How could that happen to a game that had so much going for it? Why didn't we buy it? I can only offer an explanation by way of conjecture, and my theory is this: because adventure games aren't advertised in mainstream media like television and radio, they rely largely on word of mouth to promote them. And this mechanism somehow failed for TLE. Perhaps the game was too 'elitist'; the critics loved it, but it was perceived to be inaccessible to the average adventure gamer? I maintain there's more to it than that. There was one aspect of TLE that could have put a lot of traditional adventurers off: it featured a few real time fighting sequences that caused some to give up in frustration. And that certainly doesn't help on the old 'word of mouth' front, does it? In an attempt to lure 'crossover' gamers from the twitch/console camp, are the producers of modern adventure games instead managing to drive away a large sector of their target audience?

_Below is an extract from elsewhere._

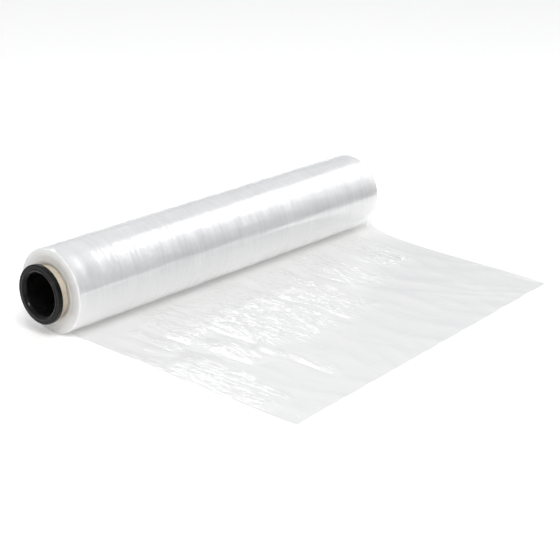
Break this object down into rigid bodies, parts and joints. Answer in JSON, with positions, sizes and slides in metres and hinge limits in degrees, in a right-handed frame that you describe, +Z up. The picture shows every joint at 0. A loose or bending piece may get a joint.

You can almost picture the conversations in the boardrooms between the publishers and the developers: "Can't you throw in a little gratuitous action so the teenagers will buy it? Just look at how well Grand Theft Auto did!" And so it happened. Maybe not exactly like that, but more or less. A string of otherwise solid adventure games were knocked down a few pegs by the addition of action elements: Gabriel Knight 3, Tex Murphy: Overseer, Broken Sword: The Sleeping Dragon, Uru: Ages Beyond Myst, and I'm sure there were many more. According to PC Data figures, Broken Sword 3 only managed to sell 3000 units on the PC from mid-November 2003 when it was released through Christmas! And this is a game that had a legion of dedicated fans amongst the "Faithful 500,000" built up by its two predecessors. In addition to the action elements, Revolution developed the game primarily for the console. The result was a set of controls (no mouse!) that may have suited a gamepad, but was completely unmanageable from a PC perspective. Thus even myself, an avowed crossover gamer who has completed Half-Life three times (just had to play it in XP too, didn't I?), could not come to grips with the controls. Any time my character had to run, I panicked and often ran in the exact opposite direction from the intended one. The end result was utter frustration at having to play sequences over and over again - and I hated this. I played it because I had played the previous Broken Swords, and didn't want to miss anything. Silly me. I don't know how it fared sales-wise on the consoles, but the PC figures speak for themselves.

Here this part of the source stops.